_WRITTEN PROBLEM_
Give the data below again, word for word.

_RECORDED DATA_
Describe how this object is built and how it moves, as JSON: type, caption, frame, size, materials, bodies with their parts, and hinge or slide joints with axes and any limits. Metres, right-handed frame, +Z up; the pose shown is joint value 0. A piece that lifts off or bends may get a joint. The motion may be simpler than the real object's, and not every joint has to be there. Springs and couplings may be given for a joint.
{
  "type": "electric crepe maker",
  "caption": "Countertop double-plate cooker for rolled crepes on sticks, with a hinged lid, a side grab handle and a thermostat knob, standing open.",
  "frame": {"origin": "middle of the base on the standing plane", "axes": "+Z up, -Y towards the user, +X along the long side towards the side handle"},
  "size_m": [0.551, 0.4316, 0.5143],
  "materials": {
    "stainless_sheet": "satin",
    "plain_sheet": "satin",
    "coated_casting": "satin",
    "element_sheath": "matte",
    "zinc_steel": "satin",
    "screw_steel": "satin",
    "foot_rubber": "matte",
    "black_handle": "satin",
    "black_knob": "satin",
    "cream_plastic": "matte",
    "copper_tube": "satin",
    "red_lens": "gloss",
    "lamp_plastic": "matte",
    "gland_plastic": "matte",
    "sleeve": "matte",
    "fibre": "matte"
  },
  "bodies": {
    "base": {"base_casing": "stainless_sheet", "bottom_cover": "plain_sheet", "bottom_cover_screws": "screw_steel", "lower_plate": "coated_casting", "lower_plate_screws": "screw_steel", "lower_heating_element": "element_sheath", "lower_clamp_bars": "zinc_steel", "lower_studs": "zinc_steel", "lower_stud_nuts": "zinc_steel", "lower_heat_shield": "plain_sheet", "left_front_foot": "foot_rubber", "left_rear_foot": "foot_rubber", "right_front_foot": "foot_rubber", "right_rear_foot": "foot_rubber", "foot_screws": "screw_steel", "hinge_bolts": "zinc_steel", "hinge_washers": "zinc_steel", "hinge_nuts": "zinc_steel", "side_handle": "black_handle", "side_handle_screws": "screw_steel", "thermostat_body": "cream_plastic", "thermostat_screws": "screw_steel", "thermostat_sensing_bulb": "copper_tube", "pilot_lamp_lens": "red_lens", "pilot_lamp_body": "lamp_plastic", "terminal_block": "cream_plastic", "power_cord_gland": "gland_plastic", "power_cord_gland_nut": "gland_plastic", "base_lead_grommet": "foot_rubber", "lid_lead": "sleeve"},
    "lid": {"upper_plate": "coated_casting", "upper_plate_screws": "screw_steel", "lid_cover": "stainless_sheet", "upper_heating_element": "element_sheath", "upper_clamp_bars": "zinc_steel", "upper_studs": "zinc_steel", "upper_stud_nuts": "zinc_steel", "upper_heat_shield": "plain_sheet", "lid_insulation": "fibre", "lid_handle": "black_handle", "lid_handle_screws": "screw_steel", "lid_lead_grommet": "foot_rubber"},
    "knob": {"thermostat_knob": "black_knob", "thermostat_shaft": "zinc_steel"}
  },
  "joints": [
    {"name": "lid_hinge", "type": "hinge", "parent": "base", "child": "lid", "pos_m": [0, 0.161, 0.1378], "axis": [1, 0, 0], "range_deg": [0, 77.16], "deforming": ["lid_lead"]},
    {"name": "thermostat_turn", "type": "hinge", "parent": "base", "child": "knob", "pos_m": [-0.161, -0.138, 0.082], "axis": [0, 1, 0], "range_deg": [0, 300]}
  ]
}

_COMPLETE ANSWER_
Describe how this object is built and how it moves, as JSON: type, caption, frame, size, materials, bodies with their parts, and hinge or slide joints with axes and any limits. Metres, right-handed frame, +Z up; the pose shown is joint value 0. A piece that lifts off or bends may get a joint. The motion may be simpler than the real object's, and not every joint has to be there. Springs and couplings may be given for a joint.
{
  "type": "electric crepe maker",
  "caption": "Countertop double-plate cooker for rolled crepes on sticks, with a hinged lid, a side grab handle and a thermostat knob, standing open.",
  "frame": {"origin": "middle of the base on the standing plane", "axes": "+Z up, -Y towards the user, +X along the long side towards the side handle"},
  "size_m": [0.551, 0.4316, 0.5143],
  "materials": {
    "stainless_sheet": "satin",
    "plain_sheet": "satin",
    "coated_casting": "satin",
    "element_sheath": "matte",
    "zinc_steel": "satin",
    "screw_steel": "satin",
    "foot_rubber": "matte",
    "black_handle": "satin",
    "black_knob": "satin",
    "cream_plastic": "matte",
    "copper_tube": "satin",
    "red_lens": "gloss",
    "lamp_plastic": "matte",
    "gland_plastic": "matte",
    "sleeve": "matte",
    "fibre": "matte"
  },
  "bodies": {
    "base": {"base_casing": "stainless_sheet", "bottom_cover": "plain_sheet", "bottom_cover_screws": "screw_steel", "lower_plate": "coated_casting", "lower_plate_screws": "screw_steel", "lower_heating_element": "element_sheath", "lower_clamp_bars": "zinc_steel", "lower_studs": "zinc_steel", "lower_stud_nuts": "zinc_steel", "lower_heat_shield": "plain_sheet", "left_front_foot": "foot_rubber", "left_rear_foot": "foot_rubber", "right_front_foot": "foot_rubber", "right_rear_foot": "foot_rubber", "foot_screws": "screw_steel", "hinge_bolts": "zinc_steel", "hinge_washers": "zinc_steel", "hinge_nuts": "zinc_steel", "side_handle": "black_handle", "side_handle_screws": "screw_steel", "thermostat_body": "cream_plastic", "thermostat_screws": "screw_steel", "thermostat_sensing_bulb": "copper_tube", "pilot_lamp_lens": "red_lens", "pilot_lamp_body": "lamp_plastic", "terminal_block": "cream_plastic", "power_cord_gland": "gland_plastic", "power_cord_gland_nut": "gland_plastic", "base_lead_grommet": "foot_rubber", "lid_lead": "sleeve"},
    "lid": {"upper_plate": "coated_casting", "upper_plate_screws": "screw_steel", "lid_cover": "stainless_sheet", "upper_heating_element": "element_sheath", "upper_clamp_bars": "zinc_steel", "upper_studs": "zinc_steel", "upper_stud_nuts": "zinc_steel", "upper_heat_shield": "plain_sheet", "lid_insulation": "fibre", "lid_handle": "black_handle", "lid_handle_screws": "screw_steel", "lid_lead_grommet": "foot_rubber"},
    "knob": {"thermostat_knob": "black_knob", "thermostat_shaft": "zinc_steel"}
  },
  "joints": [
    {"name": "lid_hinge", "type": "hinge", "parent": "base", "child": "lid", "pos_m": [0, 0.161, 0.1378], "axis": [1, 0, 0], "range_deg": [0, 77.16], "deforming": ["lid_lead"]},
    {"name": "thermostat_turn", "type": "hinge", "parent": "base", "child": "knob", "pos_m": [-0.161, -0.138, 0.082], "axis": [0, 1, 0], "range_deg": [0, 300]}
  ]
}